Setting up a recycling program is straightforward. Designate a staging area near your receiving dock where empty pallets can be stacked neatly. Contact a local pallet recycler to establish a regular pickup schedule — weekly, biweekly, or on-call depending on your volume. Sort pallets by size when possible, as mixed-size loads take longer to process and may reduce your per-pallet payment. Phoenix Pallet Recycling offers free pickup service throughout the Phoenix metropolitan area with flexible scheduling to fit your operation.
Sell Your Surplus: Turn Waste Into Revenue
If you generate a consistent volume of good-quality used pallets, selling them directly can be more profitable than simply having a recycler pick them up. The used pallet market is active in the Phoenix area, with demand from smaller businesses, farmers, landscapers, and DIY buyers who cannot afford or do not need new pallets.
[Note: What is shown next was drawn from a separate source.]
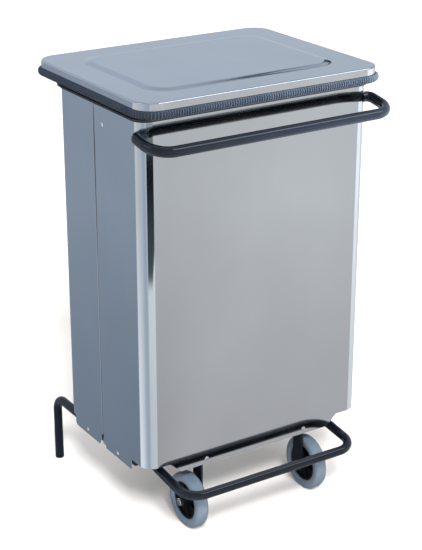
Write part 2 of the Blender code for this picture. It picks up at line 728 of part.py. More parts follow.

The key to maximizing your revenue is consistency and presentation. A business that can guarantee 200 clean, sorted, standard-size pallets every two weeks will always get better pricing than one offering a random assortment of mixed sizes and conditions on an unpredictable schedule. If you are not sure what your pallets are worth, contact Phoenix Pallet Recycling for a free assessment — we will inspect your inventory and provide a fair per-pallet price based on current market conditions.
Upcycling Ideas: Creative Second Lives for Pallet Wood
The pallet upcycling movement has grown from a niche DIY hobby into a legitimate secondary market. Pallet wood — especially hardwood species like oak and maple — is prized for its weathered aesthetic, visible grain, and rustic character. Common upcycling projects include garden planters, vertical herb gardens, outdoor furniture, wine racks, bookshelves, picture frames, accent walls, headboards, coffee tables, and chicken coops.
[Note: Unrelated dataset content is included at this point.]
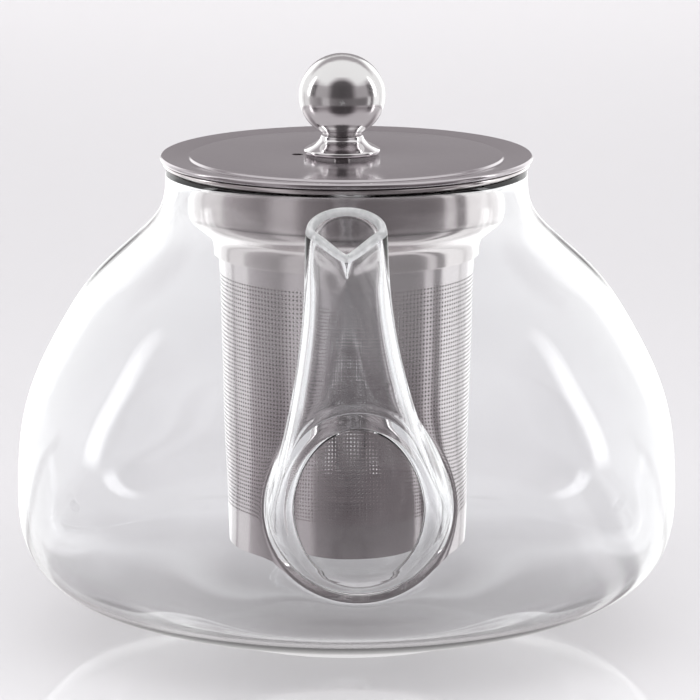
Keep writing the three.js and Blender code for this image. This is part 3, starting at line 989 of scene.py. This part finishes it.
def studio(nodes, links, direction):
    """The brightness of the painted room that reflections see in a direction from the teapot."""
    parts = nodes.new("ShaderNodeSeparateXYZ")
    links.new(direction, parts.inputs["Vector"])
    x, y, z = parts.outputs
    to_front = arithmetic(nodes, links, "MULTIPLY", y, -1)
    around = arithmetic(nodes, links, "DEGREES", arithmetic(nodes, links, "ARCTAN2", x, to_front))
    upwards = arithmetic(nodes, links, "DEGREES", arithmetic(nodes, links, "ARCSINE", z))
    along = nodes.new("ShaderNodeVectorMath")
    along.operation = "DOT_PRODUCT"
    along.inputs[1].default_value = CEILING_AXIS
    links.new(direction, along.inputs[0])
    overhead = arithmetic(
        nodes, links, "DEGREES", arithmetic(nodes, links, "ARCCOSINE", along.outputs["Value"]),
    )
    brightness = ramp(nodes, links, upwards, UNDER_THE_TEAPOT)
    for place, stops, band in (
        (around, ROUND_THE_TABLE, TABLE_BAND),
        (around, ROUND_THE_WALLS, WALL_BAND),
        (overhead, ALONG_THE_CEILING, CEILING_BAND),
    ):
        part = ramp(nodes, links, place, stops)
        share = ramp(nodes, links, upwards, band)
        brightness = arithmetic(
            nodes, links, "ADD", brightness, arithmetic(nodes, links, "MULTIPLY", part, share),
        )
    painted_card = arithmetic(
        nodes, links, "MULTIPLY",
        ramp(nodes, links, around, PAINTED_CARD_BREADTH), ramp(nodes, links, upwards, PAINTED_CARD_HEIGHT),
    )
    dimmed = arithmetic(
        nodes, links, "SUBTRACT", 1, arithmetic(nodes, links, "MULTIPLY", painted_card, PAINTED_CARD_DIMMING),
    )
    return arithmetic(nodes, links, "MULTIPLY", brightness, dimmed)


def after_a_mirror(nodes, links):
    """1 for light that has met a mirror or a reflection on its way, 0 for all the rest."""
    path = nodes.new("ShaderNodeLightPath")
    return arithmetic(nodes, links, "GREATER_THAN", path.outputs["Glossy Depth"], 0.5)


def glow(nodes, links, brightness):
    """An emission of a brightness, a touch mauve where it is dim."""
    tint = nodes.new("ShaderNodeMix")
    tint.data_type = "RGBA"
    tint.inputs["A"].default_value = (1.0, 0.90, 0.95, 1)
    tint.inputs["B"].default_value = (1, 1, 1, 1)
    links.new(brightness, tint.inputs["Factor"])
    light = nodes.new("ShaderNodeEmission")
    links.new(tint.outputs["Result"], light.inputs["Color"])
    links.new(brightness, light.inputs["Strength"])
    return light.outputs["Emission"]


def sweep_material():
    """Pale glossy acrylic to the eye; reflections see the painted studio instead."""
    made, nodes, links, shader = new_material("sweep")
    shader.inputs["Base Color"].default_value = (0.83, 0.82, 0.83, 1)
    shader.inputs["Roughness"].default_value = 0.05
    shader.inputs["Specular IOR Level"].default_value = 0.22
    position = nodes.new("ShaderNodeNewGeometry")
    centred = nodes.new("ShaderNodeVectorMath")
    centred.operation = "SUBTRACT"
    centred.inputs[1].default_value = STUDIO_CENTRE
    unit = nodes.new("ShaderNodeVectorMath")
    unit.operation = "NORMALIZE"
    links.new(position.outputs["Position"], centred.inputs[0])
    links.new(centred.outputs["Vector"], unit.inputs[0])
    seen = glow(nodes, links, studio(nodes, links, unit.outputs["Vector"]))
    either = nodes.new("ShaderNodeMixShader")
    links.new(after_a_mirror(nodes, links), either.inputs["Fac"])
    links.new(shader.outputs["BSDF"], either.inputs[1])
    links.new(seen, either.inputs[2])
    links.new(either.outputs["Shader"], nodes["Material Output"].inputs["Surface"])
    made.cycles.emission_sampling = "NONE"
    return made


def build_sweep():
    """A round table top that curves up into walls on every side."""
    profile = [(0, 0), (FLOOR_RADIUS, 0)]
    for step in range(1, WALL_BEND_STEPS + 1):
        angle = math.pi / 2 * step / WALL_BEND_STEPS
        profile.append((
            FLOOR_RADIUS + WALL_BEND * math.sin(angle), WALL_BEND * (1 - math.cos(angle)),
        ))
    profile.append((FLOOR_RADIUS + WALL_BEND, WALL_HEIGHT))
    section = [Vector((radius, height - FLOOR_DROP)) for radius, height in profile]
    sweep = turned("sweep", 0, section, False)
    sweep.data.flip_normals()
    sweep.data.materials.append(sweep_material())


def add_lamp(name, place, width, depth, power):
    """A soft lamp facing straight down. Reflections don't show it, but the painted studio."""
    lamp = bpy.data.lights.new(name, "AREA")
    lamp.shape = "RECTANGLE"
    lamp.size = width
    lamp.size_y = depth
    lamp.energy = power
    holder = bpy.data.objects.new(name, lamp)
    holder.location = place
    holder.visible_glossy = False
    holder.visible_transmission = False
    holder.visible_camera = False
    bpy.context.scene.collection.objects.link(holder)


def build_world():
    """Plain white light all round; reflections see the painted studio instead."""
    world = bpy.data.worlds.new("room")
    bpy.context.scene.world = world
    world.use_nodes = True
    nodes, links = world.node_tree.nodes, world.node_tree.links
    plain = nodes["Background"]
    plain.inputs["Color"].default_value = (0.98, 0.98, 1, 1)
    plain.inputs["Strength"].default_value = 1.0
    where = nodes.new("ShaderNodeTexCoord")
    seen = glow(nodes, links, studio(nodes, links, where.outputs["Generated"]))
    either = nodes.new("ShaderNodeMixShader")
    links.new(after_a_mirror(nodes, links), either.inputs["Fac"])
    links.new(plain.outputs["Background"], either.inputs[1])
    links.new(seen, either.inputs[2])
    links.new(either.outputs["Shader"], nodes["World Output"].inputs["Surface"])


# ---- The camera -----------------------------------------------------------------

CAMERA_DISTANCE = 1.300  # level distance from the vessel's axis
CAMERA_HEIGHT = 0.3402
CAMERA_PITCH = math.radians(11.4)  # below the horizon
CAMERA_LENS = 251.3  # in millimetres, on a 36 mm wide sensor
CAMERA_SHIFT = 0.005


def build_camera():
    """A long lens in front of the spout, a little above the lid."""
    lens = bpy.data.cameras.new("camera")
    lens.sensor_width = 36
    lens.lens = CAMERA_LENS
    lens.clip_start = 0.05
    lens.clip_end = 20
    lens.shift_x = CAMERA_SHIFT
    camera = bpy.data.objects.new("camera", lens)
    camera.location = (0, -CAMERA_DISTANCE, CAMERA_HEIGHT)
    camera.rotation_euler = (math.pi / 2 - CAMERA_PITCH, 0, 0)
    bpy.context.scene.collection.objects.link(camera)
    bpy.context.scene.camera = camera


# ---- Putting it together --------------------------------------------------------

build_camera()
build_sweep()
build_world()
add_lamp("backdrop_lamp", place=(0, 2.0, 1.4), width=1.4, depth=0.8, power=22)
add_lamp("front_lamp", place=(0, -0.6, 0.9), width=1.2, depth=0.5, power=6.5)

bright_steel = steel(
    "bright_steel", colour=(0.82, 0.80, 0.81), roughness=(0.04, 0.08), scratch_depth=0.003 * MM,
)
# ball_steel paints shade towards the ball's outline through edge=0.3.
ball_steel = steel(
    "ball_steel", colour=(0.80, 0.79, 0.79), roughness=(0.12, 0.18), scratch_depth=0.003 * MM,
    edge=0.3,
)
drawn_steel = steel(
    "drawn_steel", colour=(0.84, 0.80, 0.80), roughness=(0.10, 0.19), scratch_depth=0.004 * MM,
    brushed=(1, 1, 0.1),
)
basket_steel = steel(
    "basket_steel", colour=(0.80, 0.76, 0.77), roughness=(0.10, 0.17), scratch_depth=0.006 * MM,
    brushed=(0.4, 0.4, 4),
)
lid_steel = steel(
    "lid_steel", colour=(0.56, 0.525, 0.545), roughness=(0.11, 0.19), scratch_depth=0.006 * MM,
    brushed=(1, 0.08, 1),
)

build_glass(clear_glass(), ground_glass())
remake("infuser_collar", "infuser", "mirror_steel", drawn_steel)
build_basket_half("basket_front", math.pi, basket_steel)
build_basket_half("basket_back", 0, basket_steel)
remake("infuser_bottom", "infuser", "satin_steel", basket_steel)
drill_vent(remake("lid_cap", "lid", "satin_steel", lid_steel))
remake("lid_skirt", "lid", "mirror_steel", bright_steel)
remake("knob_base", "lid", "mirror_steel", bright_steel)
remake("knob_ball", "lid", "mirror_steel", ball_steel)
for node in ("knob_washer", "knob_screw"):
    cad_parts[node].data.materials.clear()
    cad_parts[node].data.materials.append(basket_steel)

bpy.context.scene.view_settings.view_transform = "Standard"
# Light runs round many times inside the glass's rims before it leaves.
bpy.context.scene.cycles.max_bounces = 24
bpy.context.scene.cycles.glossy_bounces = 16
bpy.context.scene.cycles.transmission_bounces = 24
For businesses, offering free or low-cost pallets to local makers, community gardens, schools, and nonprofit organizations is excellent public relations. Post your available pallets on community boards, social media marketplace groups, or contact local makerspaces and woodworking clubs. Many will gladly pick up the pallets themselves, saving you the hauling cost.
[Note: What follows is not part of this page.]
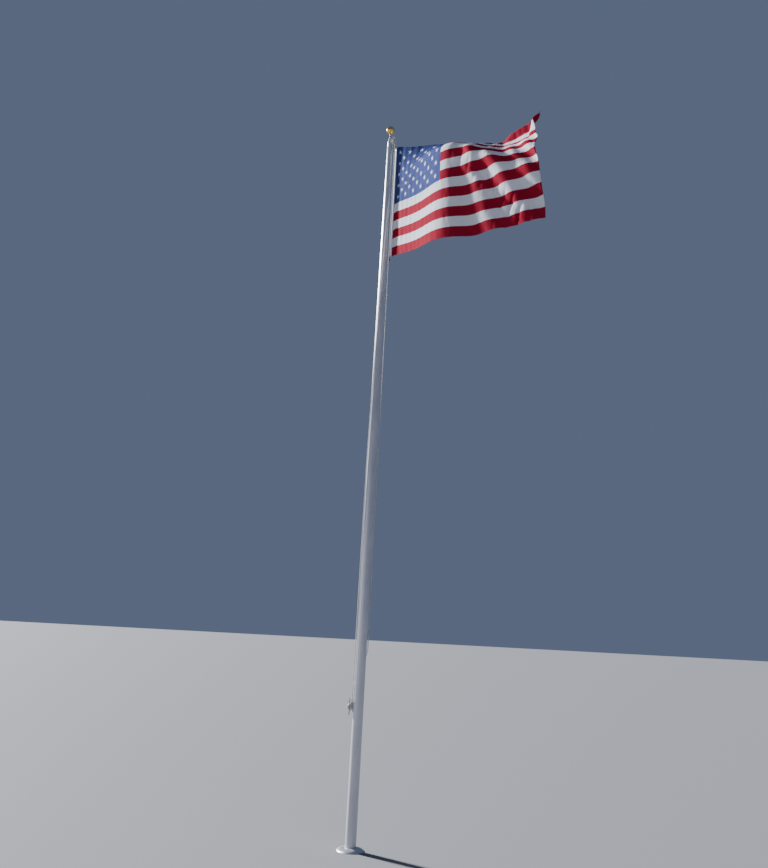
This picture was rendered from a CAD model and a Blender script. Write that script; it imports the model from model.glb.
"""Looks of the flagpole: its metals, rope and sewn flag, on a pale floor in soft light.

Metres, in the same frame as the solids: +Z up, the origin at the centre of the shaft's foot.
"""

from math import cos, pi, radians, sin

import bpy
import numpy as np
from mathutils import Matrix, Vector


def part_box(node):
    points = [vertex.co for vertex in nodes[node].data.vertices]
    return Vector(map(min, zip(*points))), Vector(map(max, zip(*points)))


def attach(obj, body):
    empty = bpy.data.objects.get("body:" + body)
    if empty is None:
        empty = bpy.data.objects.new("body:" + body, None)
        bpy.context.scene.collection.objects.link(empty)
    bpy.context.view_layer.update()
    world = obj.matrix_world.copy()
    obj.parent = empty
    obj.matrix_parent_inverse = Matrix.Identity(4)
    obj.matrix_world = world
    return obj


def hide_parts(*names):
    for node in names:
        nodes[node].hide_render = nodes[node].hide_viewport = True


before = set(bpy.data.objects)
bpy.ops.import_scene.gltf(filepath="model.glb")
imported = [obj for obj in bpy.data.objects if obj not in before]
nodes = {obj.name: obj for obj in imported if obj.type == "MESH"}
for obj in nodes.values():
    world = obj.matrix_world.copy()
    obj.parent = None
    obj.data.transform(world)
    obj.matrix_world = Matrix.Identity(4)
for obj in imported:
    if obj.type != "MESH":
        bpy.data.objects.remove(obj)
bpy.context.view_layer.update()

# Camera, from the photograph's vanishing lines and the pole's known sizes
IMAGE_HEIGHT = 868
EYE = Vector((0.0, -8.01, 1.83))
PITCH, YAW, ROLL = radians(20.15), radians(0.49), radians(3.05)
FOCAL_PIXELS = 760
CENTRE_ROW = 358
SENSOR_HEIGHT = 24.0
FAR_CLIP = 2000

# Sheave, rope and cleat, as in the solids
SHEAVE_AZIMUTH = radians(-20)
SHEAVE_OFFSET, SHEAVE_PITCH = 0.051, 0.040
ROPE_RADIUS = 0.004
CLEAT_HEIGHT = 1.190
CLEAT_PAD_FACE, CLEAT_FRONT = 0.0568, 0.0908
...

Safety is critical for upcycling. Only pallets stamped with "HT" (heat treated) should be used for projects involving human contact or food growing. Avoid pallets marked with "MB" (methyl bromide fumigation) and any pallets with visible chemical stains, oil contamination, or unknown treatment history. When in doubt, use new or certified heat-treated pallet wood from a trusted source.
Donation: Community Benefit and Tax Deductions
Donating used pallets to nonprofit organizations, community gardens, Habitat for Humanity chapters, schools, and churches is a disposal option that creates genuine community benefit. Many organizations use pallets for raised garden beds, temporary fencing, event staging, storage platforms, and building projects. Animal rescue organizations use pallet wood to build shelters, kennels, and fencing.
Donated pallets may qualify as a tax-deductible charitable contribution if donated to a registered 501(c)(3) organization. The deductible value is the fair market value of the pallets at the time of donation — typically $2 to $5 per pallet for standard sizes in usable condition. While the individual tax benefit is modest, it adds up for businesses donating hundreds of pallets per year and provides a meaningful contribution to community organizations that operate on tight budgets.
Mulching: Ground Wood for Landscaping
Pallets that are too damaged for repair or resale can be ground into landscape mulch using industrial wood grinders. The resulting material is screened for size consistency and cleaned of metal fasteners before being sold for residential and commercial landscaping, playground surfacing, and erosion control applications.
In the Phoenix area, where desert landscaping relies heavily on ground cover materials to retain soil moisture and suppress weeds, recycled pallet mulch is a popular and affordable product. A single pallet produces approximately 25 to 35 pounds of mulch material, depending on the pallet's size and wood density. For pallet recyclers, mulch production provides a revenue stream from material that would otherwise have no value — ensuring that even the most damaged pallet stays out of the landfill.
Biomass Fuel: Energy Recovery From End-of-Life Wood
The last productive use for pallet wood before disposal is biomass energy conversion. Wood that cannot be used for any other purpose — heavily contaminated, painted, or chemically treated wood — can be processed into biomass fuel chips and burned in industrial boilers and biomass power plants to generate electricity and steam. This energy recovery ensures that even the lowest-grade pallet material contributes something useful before reaching the end of its lifecycle.
Biomass energy from pallet wood is classified as renewable because the carbon released during combustion was recently absorbed from the atmosphere by the growing tree, as opposed to fossil carbon that has been sequestered underground for millions of years. While biomass combustion does produce emissions, it is far preferable to landfilling the same wood, which generates methane — a greenhouse gas approximately 80 times more potent than CO2 over a 20-year period.
Why Landfill Is Always the Worst Option
Sending pallets to a landfill costs you money (disposal fees), wastes a valuable material (lumber), generates greenhouse gases (methane from anaerobic decomposition), and occupies limited landfill space that could be reserved for materials that truly have no alternative disposal pathway. Wood pallets account for approximately 8% of all wood waste in U.S. landfills — a staggering volume considering that nearly 100% of pallet wood can be recycled, repurposed, or converted to energy.
Some municipalities have begun restricting or banning wood pallet disposal in landfills, recognizing both the environmental impact and the opportunity cost of burying a recyclable material. Even where landfill disposal is still permitted, the tipping fees for wood waste continue to rise as landfill capacity tightens. Businesses that establish recycling relationships now will be ahead of the curve as regulations and economics increasingly favor diversion over disposal.